§ PROVIDED MATERIAL:

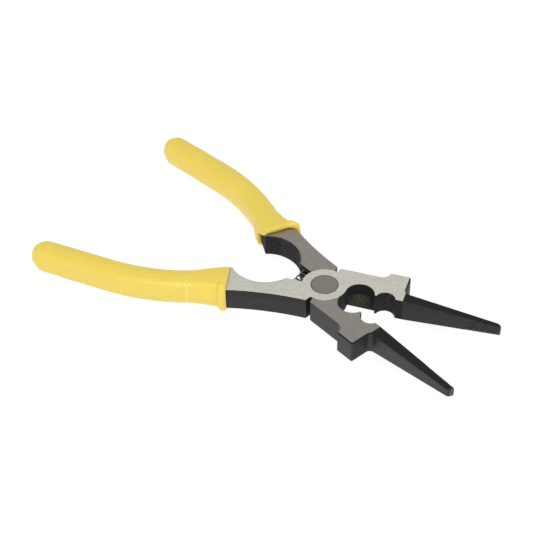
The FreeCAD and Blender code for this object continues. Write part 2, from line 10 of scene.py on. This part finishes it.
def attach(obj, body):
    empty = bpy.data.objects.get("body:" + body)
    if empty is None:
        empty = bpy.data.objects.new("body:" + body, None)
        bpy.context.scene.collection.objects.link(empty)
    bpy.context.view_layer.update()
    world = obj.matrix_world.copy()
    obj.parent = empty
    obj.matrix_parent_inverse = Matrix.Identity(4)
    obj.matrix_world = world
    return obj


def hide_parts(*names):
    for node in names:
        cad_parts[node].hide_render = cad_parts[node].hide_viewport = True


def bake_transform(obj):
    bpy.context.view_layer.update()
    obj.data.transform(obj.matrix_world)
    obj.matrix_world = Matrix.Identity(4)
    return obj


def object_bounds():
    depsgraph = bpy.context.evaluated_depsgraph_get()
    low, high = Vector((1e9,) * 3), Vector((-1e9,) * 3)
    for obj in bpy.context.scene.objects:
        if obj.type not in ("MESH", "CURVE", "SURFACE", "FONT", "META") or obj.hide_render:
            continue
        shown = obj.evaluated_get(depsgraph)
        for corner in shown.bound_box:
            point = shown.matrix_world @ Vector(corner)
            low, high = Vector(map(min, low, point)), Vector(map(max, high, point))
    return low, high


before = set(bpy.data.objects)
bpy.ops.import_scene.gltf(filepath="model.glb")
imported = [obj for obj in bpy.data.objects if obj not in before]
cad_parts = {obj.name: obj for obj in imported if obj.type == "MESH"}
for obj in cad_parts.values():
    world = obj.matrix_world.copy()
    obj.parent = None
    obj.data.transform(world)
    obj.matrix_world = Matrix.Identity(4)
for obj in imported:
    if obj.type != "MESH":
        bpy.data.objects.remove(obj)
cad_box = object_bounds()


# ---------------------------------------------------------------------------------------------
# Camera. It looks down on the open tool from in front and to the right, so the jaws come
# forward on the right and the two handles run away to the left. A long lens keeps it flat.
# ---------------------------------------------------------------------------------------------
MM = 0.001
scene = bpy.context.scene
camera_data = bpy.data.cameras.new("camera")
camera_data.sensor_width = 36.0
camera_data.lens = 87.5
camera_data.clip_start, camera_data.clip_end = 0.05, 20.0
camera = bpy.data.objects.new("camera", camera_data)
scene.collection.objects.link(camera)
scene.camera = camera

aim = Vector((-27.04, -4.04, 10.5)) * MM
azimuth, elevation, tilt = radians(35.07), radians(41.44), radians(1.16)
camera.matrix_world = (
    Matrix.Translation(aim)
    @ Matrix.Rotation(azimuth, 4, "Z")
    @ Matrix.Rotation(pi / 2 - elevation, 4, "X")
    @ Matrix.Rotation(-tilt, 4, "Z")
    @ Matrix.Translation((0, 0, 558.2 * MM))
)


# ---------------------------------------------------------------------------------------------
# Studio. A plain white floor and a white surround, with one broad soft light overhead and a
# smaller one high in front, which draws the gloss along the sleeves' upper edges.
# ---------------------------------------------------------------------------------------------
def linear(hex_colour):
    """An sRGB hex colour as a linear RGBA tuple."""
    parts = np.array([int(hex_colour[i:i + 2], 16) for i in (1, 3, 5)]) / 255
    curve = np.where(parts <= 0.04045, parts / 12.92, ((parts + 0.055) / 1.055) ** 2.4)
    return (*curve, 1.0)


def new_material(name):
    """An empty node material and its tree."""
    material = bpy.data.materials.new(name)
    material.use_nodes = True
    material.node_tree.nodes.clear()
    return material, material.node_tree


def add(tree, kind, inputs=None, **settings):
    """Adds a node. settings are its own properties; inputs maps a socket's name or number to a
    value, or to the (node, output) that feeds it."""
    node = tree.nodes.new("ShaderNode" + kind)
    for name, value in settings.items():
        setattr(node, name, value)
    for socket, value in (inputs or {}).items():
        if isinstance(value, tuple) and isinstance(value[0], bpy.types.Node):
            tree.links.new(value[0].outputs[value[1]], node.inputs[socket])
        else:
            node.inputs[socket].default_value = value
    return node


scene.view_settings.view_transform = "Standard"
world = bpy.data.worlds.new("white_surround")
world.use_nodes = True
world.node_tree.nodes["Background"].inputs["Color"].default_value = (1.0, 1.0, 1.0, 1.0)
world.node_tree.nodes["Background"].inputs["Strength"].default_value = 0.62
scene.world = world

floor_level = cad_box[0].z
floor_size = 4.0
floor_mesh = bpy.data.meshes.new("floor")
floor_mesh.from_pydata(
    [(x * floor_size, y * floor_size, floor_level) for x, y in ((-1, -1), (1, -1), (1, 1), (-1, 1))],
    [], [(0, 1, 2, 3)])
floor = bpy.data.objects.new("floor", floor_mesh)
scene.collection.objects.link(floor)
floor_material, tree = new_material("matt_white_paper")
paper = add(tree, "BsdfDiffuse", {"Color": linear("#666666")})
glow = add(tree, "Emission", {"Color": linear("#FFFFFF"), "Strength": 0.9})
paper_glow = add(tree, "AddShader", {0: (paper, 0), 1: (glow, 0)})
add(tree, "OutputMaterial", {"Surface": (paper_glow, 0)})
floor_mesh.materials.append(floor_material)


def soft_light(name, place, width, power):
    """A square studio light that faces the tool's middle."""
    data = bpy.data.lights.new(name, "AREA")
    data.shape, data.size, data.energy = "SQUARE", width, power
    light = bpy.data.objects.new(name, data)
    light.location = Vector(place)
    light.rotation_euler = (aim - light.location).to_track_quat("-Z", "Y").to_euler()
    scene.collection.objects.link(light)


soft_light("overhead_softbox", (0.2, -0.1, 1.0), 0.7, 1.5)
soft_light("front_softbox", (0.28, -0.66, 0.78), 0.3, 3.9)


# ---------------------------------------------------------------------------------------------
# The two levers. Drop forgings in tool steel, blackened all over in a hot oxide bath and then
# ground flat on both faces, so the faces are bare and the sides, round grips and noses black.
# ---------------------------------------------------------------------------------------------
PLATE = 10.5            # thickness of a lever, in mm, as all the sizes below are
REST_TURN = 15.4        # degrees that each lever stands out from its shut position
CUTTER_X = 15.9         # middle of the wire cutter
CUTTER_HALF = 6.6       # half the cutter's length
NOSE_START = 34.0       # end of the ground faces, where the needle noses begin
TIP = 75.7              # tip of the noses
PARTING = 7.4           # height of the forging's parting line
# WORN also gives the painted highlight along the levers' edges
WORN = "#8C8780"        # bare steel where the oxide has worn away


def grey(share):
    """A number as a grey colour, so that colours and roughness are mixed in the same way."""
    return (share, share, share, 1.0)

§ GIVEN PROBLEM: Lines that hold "empty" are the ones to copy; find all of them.

§ ANSWER TO THIS EXERCISE:
    empty = bpy.data.objects.get("body:" + body)
    if empty is None:
        empty = bpy.data.objects.new("body:" + body, None)
        bpy.context.scene.collection.objects.link(empty)
    obj.parent = empty
    """An empty node material and its tree."""